Democrats also need to grapple with a different economic message, strategists say — including addressing the rising costs of everyday goods due to inflation. After his administration largely dismissed inflation concerns as temporary for months, Biden on Wednesday said in a statement that inflation “hurts Americans pocketbooks, and reversing this trend is a top priority for me.”
Democrats are hoping that the president’s dual track legislative agenda — the infrastructure bill, which Biden is scheduled to sign into law next week, and his sweeping social program expansions proposed in the reconciliation package — will buoy the party, and both poll well among Americans.
Battleground state Democratic parties are eager to tout the new infrastructure package, holding press conferences to sell the bill to voters back home.
“President Biden and the Democrats, they told us that they would deliver, and they did,” Felesia Martin, a Milwaukee County supervisor and a vice chair of Wisconsin’s state Democratic Party, said at one of those press conferences. “This is something that brings deliverables straight to Milwaukee. And for every voter out there who doubted that the Democratic contingency in D.C. could not do it, we are here to say today … they said they would do it, and they did.”
Democrats aren’t just counting on the national winds to change. They are also banking on their entrenched incumbents to defend swing states a lot more closely divided than Virginia and New Jersey.
They’re particularly hopeful that contested Republican primaries could spit out a Republican nominee who is broke and bruised up.
“Combined with the resounding victory in the California recall, as things were looking very challenging over the summer, we continue to prove that we can elect our incumbents no matter how difficult the environment is,” Democratic Governors Association executive director Noam Lee said last week, after New Jersey Gov. Phil Murphy won reelection by a closer-than-expected margin.
They will likely get their wish in the top tier of those contests. Nevada, Michigan, Pennsylvania and Wisconsin have all already attracted credible Republican candidates who could split the field and foreshadow a messy primary.
In Wisconsin, Evers has raised $5 million during the first half of the year, the last time fundraising numbers were publicly disclosed, with $7.3 million in cash on hand, which could give him a major advantage over his eventual Republican challenger. He’s facing a potentially major fracture in the Republican field: Former Lt. Gov. Rebecca Kleefisch was seen as a strong candidate, but former President Donald Trump is publicly trying to draft former Rep. Sean Duffy into running for the nomination, and businessperson Kevin Nicholson could also jump into the race.
Similar dynamics have cropped up elsewhere. There are crowded Republican fields to challenge Nevada Gov. Steve Sisolak and Michigan Gov. Gretchen Whitmer. And In Pennsylvania, Shapiro has a glide path to the Democratic nomination, while an already packed GOP primary continues to grow.
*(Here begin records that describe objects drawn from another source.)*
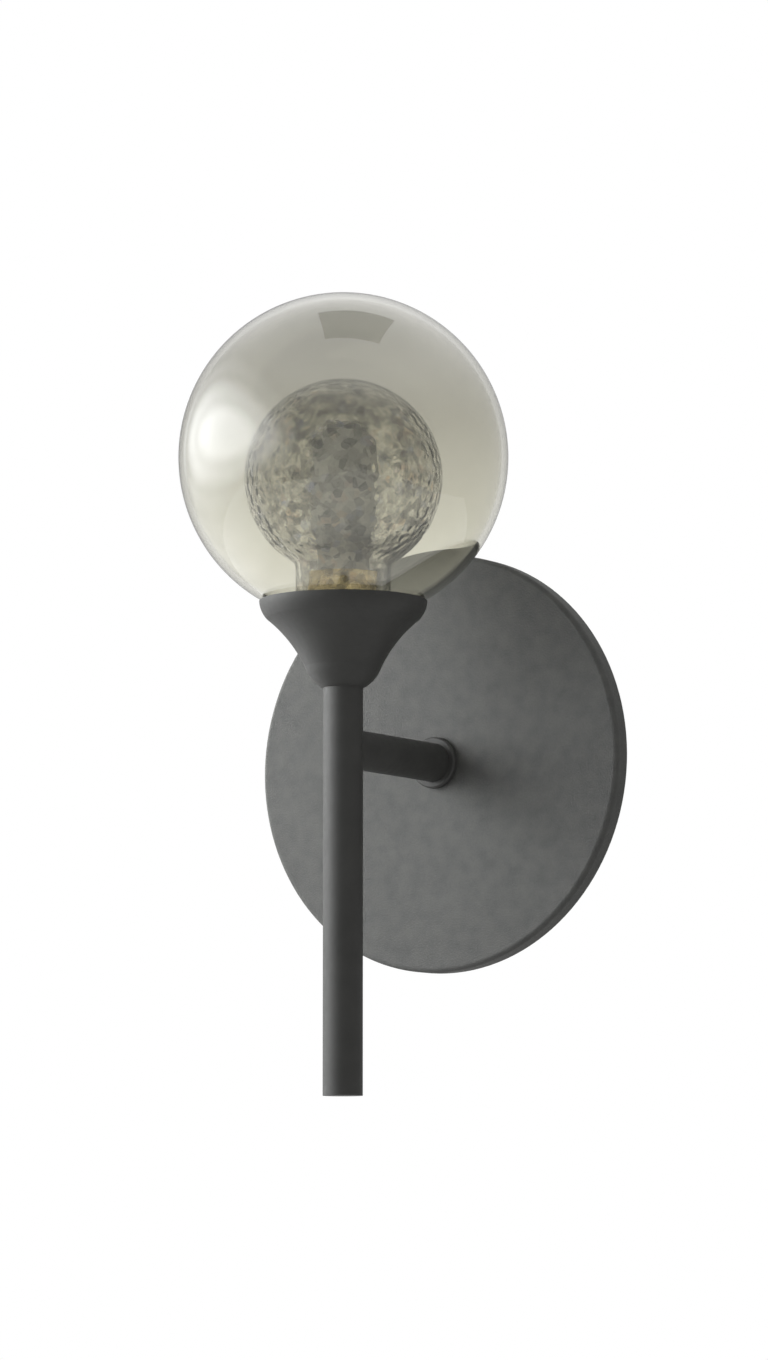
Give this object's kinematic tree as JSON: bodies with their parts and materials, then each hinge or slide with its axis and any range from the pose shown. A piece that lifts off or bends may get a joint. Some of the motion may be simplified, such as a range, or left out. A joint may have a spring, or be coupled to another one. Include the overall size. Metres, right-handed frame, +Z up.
{
  "type": "globe wall sconce",
  "caption": "Wall sconce: round textured plate, short arm and upright stem with a flared cup holding a smoked glass globe around a smaller textured glass globe and a capsule lamp.",
  "frame": {"origin": "centre of the plate's back, on the wall plane, midway between the bracket's two wall-screw slots", "axes": "+Z up along the stem, +Y into the wall, so the stem and globes stand out along -Y; +X to the right seen from the room"},
  "size_m": [0.13, 0.119, 0.2427],
  "materials": {
    "smoked_glass": "thin smoked grey glass, fire polished",
    "textured_glass": "clear glass, finely crackled and bubbled",
    "lamp_glass": "opal white, satin frosted",
    "textured_coat": "fine textured powder coat, charcoal",
    "satin_coat": "satin powder coat, charcoal",
    "zinc_steel": "zinc plated",
    "screw_steel": "zinc plated, bright",
    "brass": "turned, unlacquered",
    "steatite": "unglazed white steatite",
    "contact_steel": "nickel plated spring strip",
    "silicone": "translucent grey silicone",
    "lamp_ceramic": "white, smooth",
    "lamp_board_white": "white board with yellow phosphor strips",
    "bush_plastic": "moulded nylon",
    "block_plastic": "moulded polyamide, ivory",
    "brown_sleeve": "lead insulation, brown",
    "blue_sleeve": "lead insulation, blue",
    "earth_sleeve": "lead insulation, green and yellow"
  },
  "bodies": {
    "fixture": {"wall_bracket": "zinc_steel", "wall_plate": "textured_coat", "plate_screws": "screw_steel", "arm_collar": "satin_coat", "arm_tube": "satin_coat", "arm_nipple": "zinc_steel", "arm_washer": "zinc_steel", "arm_nut": "zinc_steel", "arm_bush": "bush_plastic", "stem_tube": "satin_coat", "stem_plug": "satin_coat", "stem_insert": "zinc_steel", "cup": "satin_coat", "cup_nipple": "zinc_steel", "cup_washer": "zinc_steel", "cup_nut": "zinc_steel", "holder_yoke": "zinc_steel", "holder_sleeve": "brass", "holder_body": "steatite", "holder_contacts": "contact_steel", "holder_screws": "screw_steel", "terminal_block": "block_plastic", "terminal_barrels": "brass", "terminal_screws": "screw_steel", "block_screws": "screw_steel", "earth_tag": "contact_steel", "earth_screw": "screw_steel", "live_lead": "brown_sleeve", "neutral_lead": "blue_sleeve", "earth_lead": "earth_sleeve"},
    "seat": {"seat_gasket": "silicone"},
    "globe": {"outer_globe": "smoked_glass", "inner_globe": "textured_glass", "neck_collar": "brass"},
    "lamp": {"lamp_base": "lamp_ceramic", "lamp_pins": "contact_steel", "lamp_dome": "lamp_glass", "lamp_board": "lamp_board_white"}
  },
  "joints": [
    {"name": "globe_lift", "type": "slide", "parent": "fixture", "child": "seat", "axis": [0, 0, 1], "range_m": [0, 0.075]},
    {"name": "globe_turn", "type": "hinge", "parent": "seat", "child": "globe", "pos_m": [0, -0.058, 0.0412], "axis": [0, 0, 1], "range_deg": [0, 720]},
    {"name": "lamp_pull", "type": "slide", "parent": "fixture", "child": "lamp", "axis": [0, 0, 1], "range_m": [0, 0.01]}
  ]
}
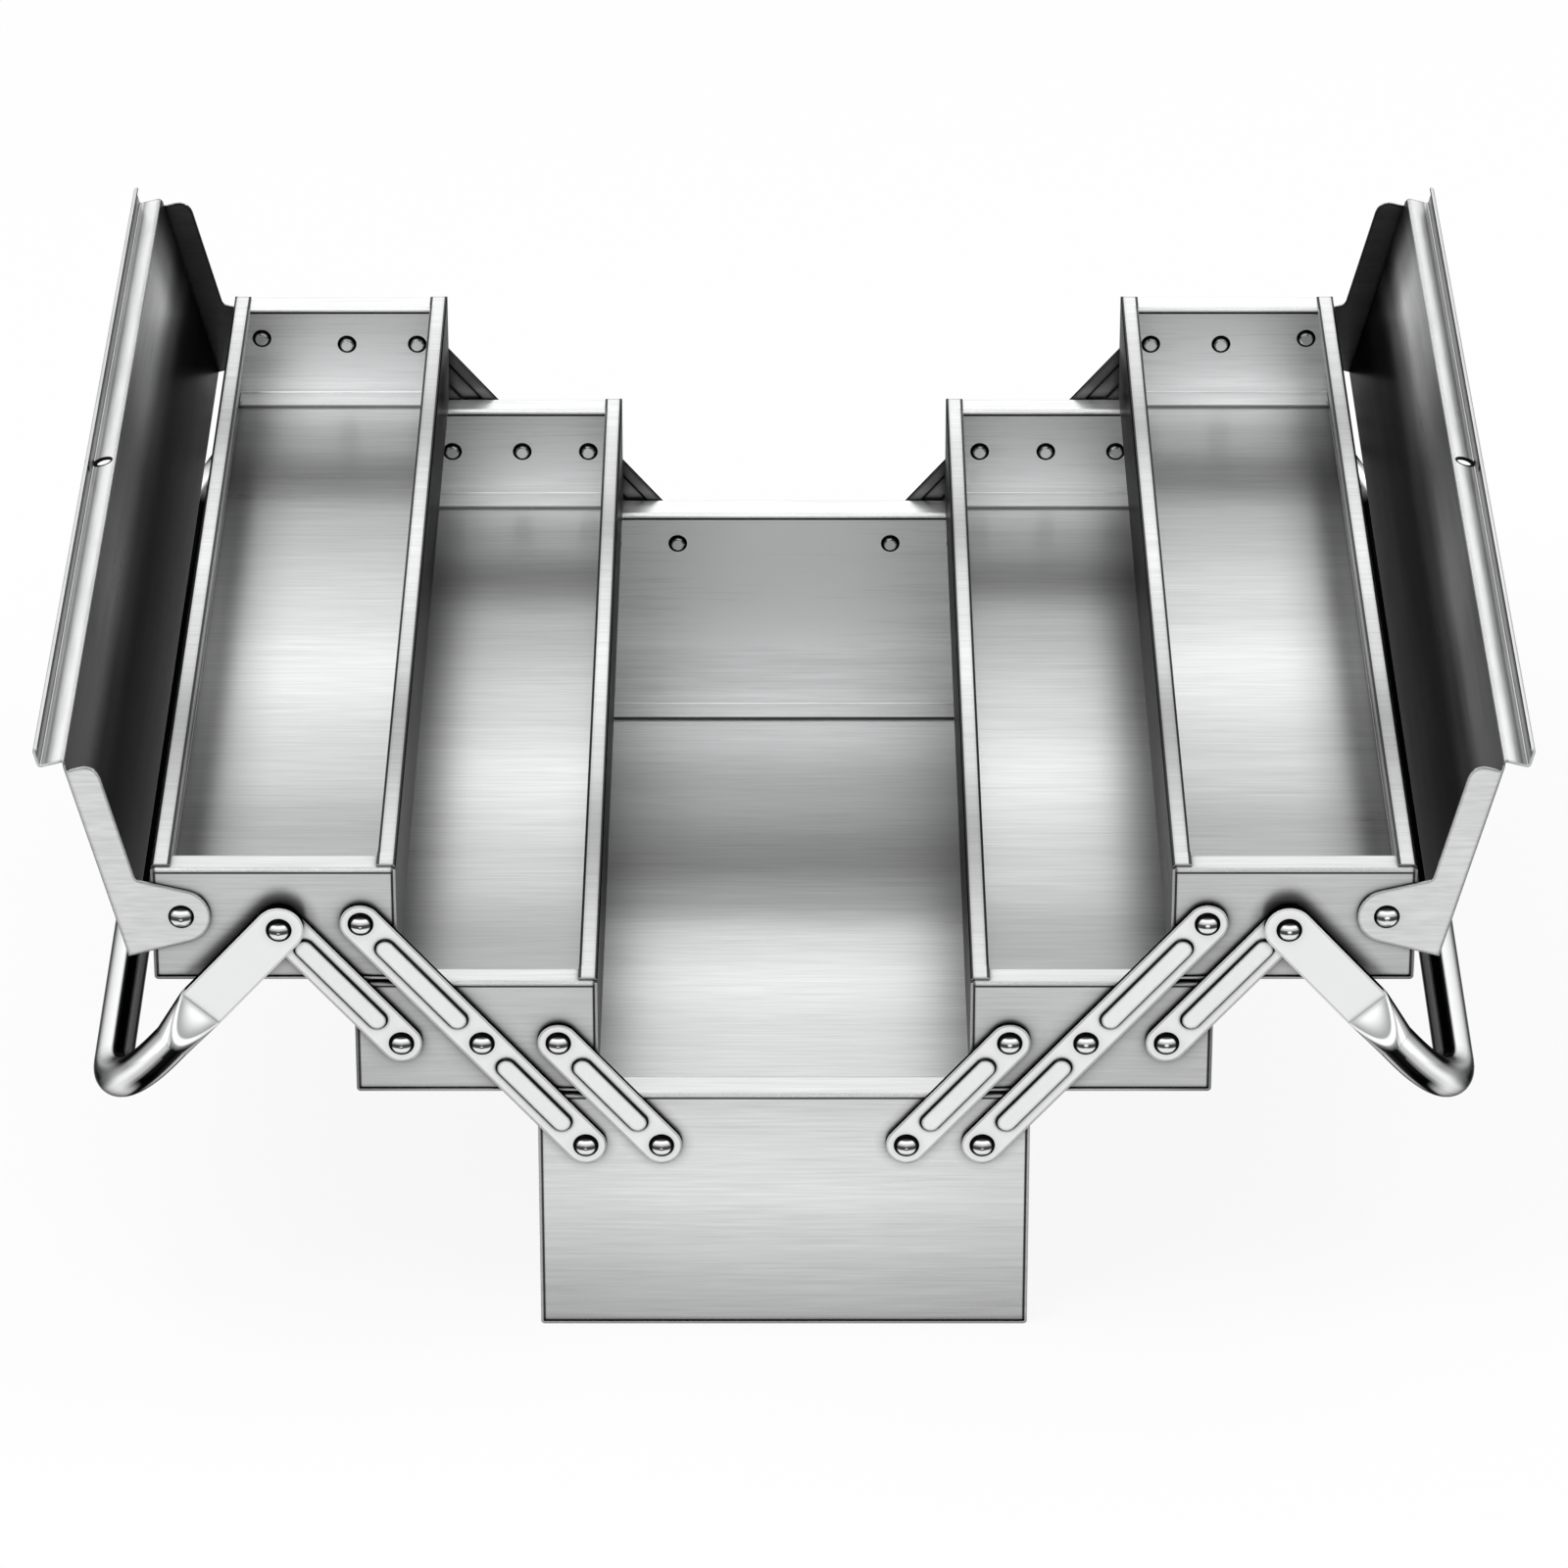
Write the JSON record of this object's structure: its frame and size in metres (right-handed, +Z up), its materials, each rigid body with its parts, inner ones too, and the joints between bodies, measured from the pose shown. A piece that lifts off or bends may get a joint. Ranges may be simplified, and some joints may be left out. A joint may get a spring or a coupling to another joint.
{
  "type": "cantilever tool box",
  "caption": "Open steel cantilever tool box: a deep bottom tray, trays that swing out on riveted link arms, hinged lids with padlock holes and bent tube handles.",
  "frame": {"origin": "centre of the bottom tray in plan, on the plane that the box stands on", "axes": "+Z up, +Y from front to back along the trays, +X to the right across the box; the trays are swung out along X"},
  "size_m": [0.596, 0.595, 0.2671],
  "materials": {
    "brushed_sheet": "fine lengthwise brushing, satin",
    "end_sheet": "fine crosswise brushing, satin",
    "arm_steel": "bright satin, pressed",
    "lid_sheet": "lengthwise brushing, semi bright",
    "polished_tube": "polished",
    "rivet_steel": "polished dome",
    "spacer_steel": "turned"
  },
  "bodies": {
    "root": {"bottom_shell": "brushed_sheet", "bottom_front_end": "end_sheet", "bottom_back_end": "end_sheet", "bottom_rivets": "rivet_steel"},
    "long_arms_left": {"long_arm_front_left": "arm_steel", "long_arm_back_left": "arm_steel"},
    "middle_tray_left": {"middle_shell_left": "brushed_sheet", "middle_front_end_left": "end_sheet", "middle_back_end_left": "end_sheet", "middle_rivets_left": "rivet_steel"},
    "top_tray_left": {"top_shell_left": "brushed_sheet", "top_front_end_left": "end_sheet", "top_back_end_left": "end_sheet", "top_arm_rivets_left": "rivet_steel", "lid_rivets_left": "rivet_steel", "handle_rivets_left": "rivet_steel", "handle_spacers_left": "spacer_steel"},
    "lower_arms_left": {"lower_arm_front_left": "arm_steel", "lower_arm_back_left": "arm_steel"},
    "upper_arms_left": {"upper_arm_front_left": "arm_steel", "upper_arm_back_left": "arm_steel"},
    "lid_body_left": {"lid_left": "lid_sheet"},
    "handle_body_left": {"handle_left": "polished_tube"},
    "long_arms_right": {"long_arm_front_right": "arm_steel", "long_arm_back_right": "arm_steel"},
    "middle_tray_right": {"middle_shell_right": "brushed_sheet", "middle_front_end_right": "end_sheet", "middle_back_end_right": "end_sheet", "middle_rivets_right": "rivet_steel"},
    "top_tray_right": {"top_shell_right": "brushed_sheet", "top_front_end_right": "end_sheet", "top_back_end_right": "end_sheet", "top_arm_rivets_right": "rivet_steel", "lid_rivets_right": "rivet_steel", "handle_rivets_right": "rivet_steel", "handle_spacers_right": "spacer_steel"},
    "lower_arms_right": {"lower_arm_front_right": "arm_steel", "lower_arm_back_right": "arm_steel"},
    "upper_arms_right": {"upper_arm_front_right": "arm_steel", "upper_arm_back_right": "arm_steel"},
    "lid_body_right": {"lid_right": "lid_sheet"},
    "handle_body_right": {"handle_right": "polished_tube"}
  },
  "joints": [
    {"name": "fold_left", "type": "hinge", "parent": "root", "child": "long_arms_left", "pos_m": [-0.08059, 0, 0.0862], "axis": [0, 1, 0], "range_deg": [0, 69.5]},
    {"name": "middle_tray_pivot_left", "type": "hinge", "parent": "long_arms_left", "child": "middle_tray_left", "pos_m": [-0.12197, 0, 0.1338], "axis": [0, 1, 0], "range_deg": [-69.5, 0]},
    {"name": "top_tray_pivot_left", "type": "hinge", "parent": "long_arms_left", "child": "top_tray_left", "pos_m": [-0.1697, 0, 0.1887], "axis": [0, 1, 0], "range_deg": [-69.5, 0]},
    {"name": "lower_arm_pivot_left", "type": "hinge", "parent": "root", "child": "lower_arms_left", "pos_m": [-0.04979, 0, 0.0862], "axis": [0, 1, 0], "range_deg": [0, 69.5]},
    {"name": "upper_arm_pivot_left", "type": "hinge", "parent": "middle_tray_left", "child": "upper_arms_left", "pos_m": [-0.15447, 0, 0.1338], "axis": [0, 1, 0], "range_deg": [0, 69.5]},
    {"name": "lid_hinge_left", "type": "hinge", "parent": "top_tray_left", "child": "lid_body_left", "pos_m": [-0.24151, 0, 0.1916], "axis": [0, 1, 0], "range_deg": [0, 105]},
    {"name": "handle_hinge_left", "type": "hinge", "parent": "top_tray_left", "child": "handle_body_left", "pos_m": [-0.2022, 0, 0.1887], "axis": [0, 1, 0], "range_deg": [0, 159.81]},
    {"name": "fold_right", "type": "hinge", "parent": "root", "child": "long_arms_right", "pos_m": [0.08059, 0, 0.0862], "axis": [0, -1, 0], "range_deg": [0, 69.5]},
    {"name": "middle_tray_pivot_right", "type": "hinge", "parent": "long_arms_right", "child": "middle_tray_right", "pos_m": [0.12197, 0, 0.1338], "axis": [0, -1, 0], "range_deg": [-69.5, 0]},
    {"name": "top_tray_pivot_right", "type": "hinge", "parent": "long_arms_right", "child": "top_tray_right", "pos_m": [0.1697, 0, 0.1887], "axis": [0, -1, 0], "range_deg": [-69.5, 0]},
    {"name": "lower_arm_pivot_right", "type": "hinge", "parent": "root", "child": "lower_arms_right", "pos_m": [0.04979, 0, 0.0862], "axis": [0, -1, 0], "range_deg": [0, 69.5]},
    {"name": "upper_arm_pivot_right", "type": "hinge", "parent": "middle_tray_right", "child": "upper_arms_right", "pos_m": [0.15447, 0, 0.1338], "axis": [0, -1, 0], "range_deg": [0, 69.5]},
    {"name": "lid_hinge_right", "type": "hinge", "parent": "top_tray_right", "child": "lid_body_right", "pos_m": [0.24151, 0, 0.1916], "axis": [0, -1, 0], "range_deg": [0, 105]},
    {"name": "handle_hinge_right", "type": "hinge", "parent": "top_tray_right", "child": "handle_body_right", "pos_m": [0.2022, 0, 0.1887], "axis": [0, -1, 0], "range_deg": [0, 159.81]}
  ],
  "couplings": [
    {"joint": "middle_tray_pivot_left", "follows": "fold_left", "ratio": -1},
    {"joint": "top_tray_pivot_left", "follows": "fold_left", "ratio": -1},
    {"joint": "lower_arm_pivot_left", "follows": "fold_left", "ratio": 1},
    {"joint": "upper_arm_pivot_left", "follows": "fold_left", "ratio": 1},
    {"joint": "handle_hinge_left", "follows": "lid_hinge_left", "ratio": 1.5219},
    {"joint": "middle_tray_pivot_right", "follows": "fold_right", "ratio": -1},
    {"joint": "top_tray_pivot_right", "follows": "fold_right", "ratio": -1},
    {"joint": "lower_arm_pivot_right", "follows": "fold_right", "ratio": 1},
    {"joint": "upper_arm_pivot_right", "follows": "fold_right", "ratio": 1},
    {"joint": "handle_hinge_right", "follows": "lid_hinge_right", "ratio": 1.5219}
  ]
}
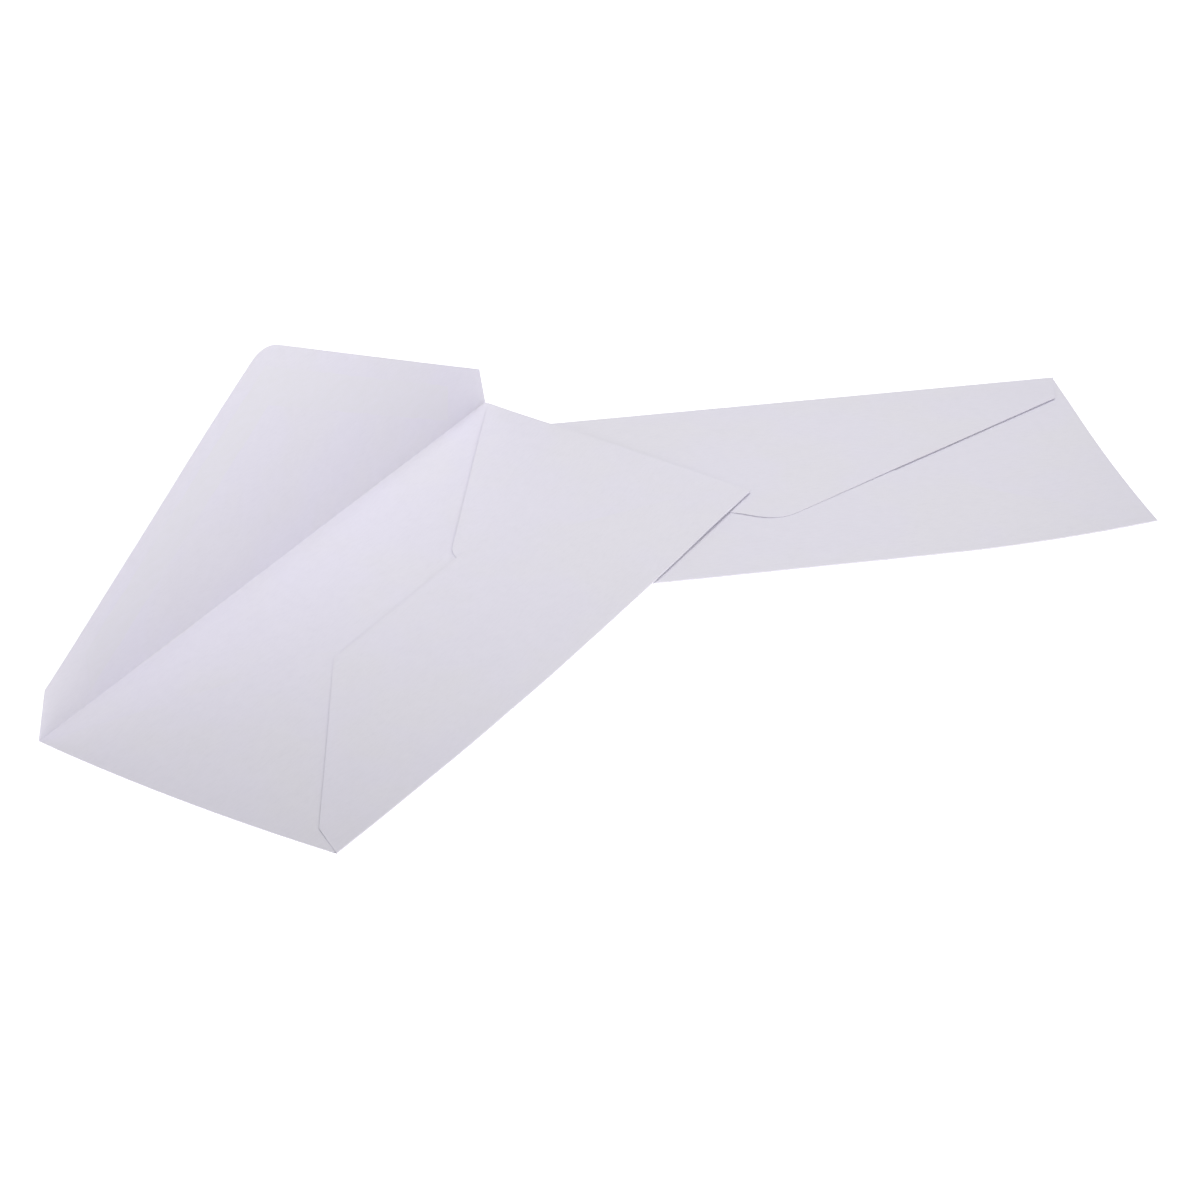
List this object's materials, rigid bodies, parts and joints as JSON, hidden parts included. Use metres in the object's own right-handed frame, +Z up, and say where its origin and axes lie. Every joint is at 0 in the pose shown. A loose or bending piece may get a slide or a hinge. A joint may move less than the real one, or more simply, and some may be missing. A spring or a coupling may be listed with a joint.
{
  "type": "paper envelope pair",
  "caption": "White paper envelope with its pointed seal flap standing open, lying across a closed envelope of the same kind.",
  "frame": {"origin": "on the table, under the middle of the pair", "axes": "+X along the longest extent, from the standing flap towards the closed envelope's free end, +Y towards the back, +Z up"},
  "size_m": [0.3454, 0.2916, 0.0795],
  "materials": {
    "envelope_paper": "uncoated white wove paper, matt",
    "seal_gum": "dried remoistenable gum, slightly glossy",
    "seam_glue": "dried seam adhesive"
  },
  "bodies": {
    "closed_pocket": {"closed_front_panel": "envelope_paper", "closed_left_side_flap": "envelope_paper", "closed_right_side_flap": "envelope_paper", "closed_back_panel": "envelope_paper", "closed_left_seam_glue": "seam_glue", "closed_right_seam_glue": "seam_glue"},
    "closed_flap": {"closed_seal_flap": "envelope_paper", "closed_gum_strip": "seal_gum"},
    "open_pocket": {"open_front_panel": "envelope_paper", "open_left_side_flap": "envelope_paper", "open_right_side_flap": "envelope_paper", "open_back_panel": "envelope_paper", "open_left_seam_glue": "seam_glue", "open_right_seam_glue": "seam_glue"},
    "open_flap": {"open_seal_flap": "envelope_paper", "open_gum_strip": "seal_gum"}
  },
  "joints": [
    {"name": "open_envelope_lift", "type": "slide", "parent": "closed_pocket", "child": "open_pocket", "axis": [0, 0, 1], "range_m": [0, 0.3]},
    {"name": "open_flap_crease", "type": "hinge", "parent": "open_pocket", "child": "open_flap", "pos_m": [-0.11177, 0.01124, 0.00583], "axis": [-0.5027, -0.8644, 0.0133], "range_deg": [-86.8, 87.2]},
    {"name": "closed_flap_crease", "type": "hinge", "parent": "closed_pocket", "child": "closed_flap", "pos_m": [0.03245, 0.12016, 0.00039], "axis": [-0.9769, -0.2135, 0], "range_deg": [0, 180]}
  ],
  "couplings": [
    {"joint": "closed_flap_crease", "follows": "open_envelope_lift", "rad_per_m": 10.47}
  ]
}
The cleanest lane Republicans have against that top tier of potential pickups is in Kansas, where state Attorney General Derek Schmidt, a Republican, has mostly cleared the field to challenge Democratic Gov. Laura Kelly in a state Trump won easily.
For Republicans, two of their toughest defensive states next year, Arizona and Maryland, have term-limited incumbent governors — while Georgia Gov. Brian Kemp is battling persistent rumors of a Trump-backed primary challenger.
Republican governors did, however, get an unexpected boost on Tuesday when New Hampshire Gov. Chris Sununu announced he would seek reelection instead of running for the Senate, making the governorship significantly harder for Democrats to win. And the GOP also reaps the benefit of incumbency in some of the most expensive states, with Texas Gov. Greg Abbott and Florida Gov. Ron DeSantis both seeking reelection and bringing massive war chests to bear.
Republicans counter that the swing in New Jersey was just as dramatic as Virginia, even with the narrow win from the incumbent Murphy. And they note that McAuliffe, a longtime party fixture and former governor himself who ran on his and his successors’ records jointly, is about as close of a stand-in to an actual incumbent as one could get in a state that forbids its governors from serving a second consecutive term.
“McAuliffe spent his entire career as a Clinton bagman and had a record as governor that became an issue,” said Jesse Hunt, the communications director of the Republican Governors Association. “That very much was a dynamic in this race, where you had an outsider challenging the status quo.”
Another concerning signs for Democrats out of Virginia, identified in the McAuliffe memo, was turnout. Turnout was way up over the state’s 2017 election, when now-outgoing Democratic Gov. Ralph Northam cruised to victory. McAuliffe received more raw votes than Northam, but still ended up on the losing side of the ledger, unable to counter the wave of enthusiastic Republican voters.
That reality challenges a long-held axiom that Democrats do better in higher-turnout elections — something that was previewed in 2020, when despite Biden’s win Democrats had disappointing down-ballot results across the country.
“Democratic turnout was good. Republican turnout was slightly better,” said Wendi Wallace, the deputy executive director of the DGA. “We need to tighten [our] message and focus on what we’re delivering for people as we move into next year.”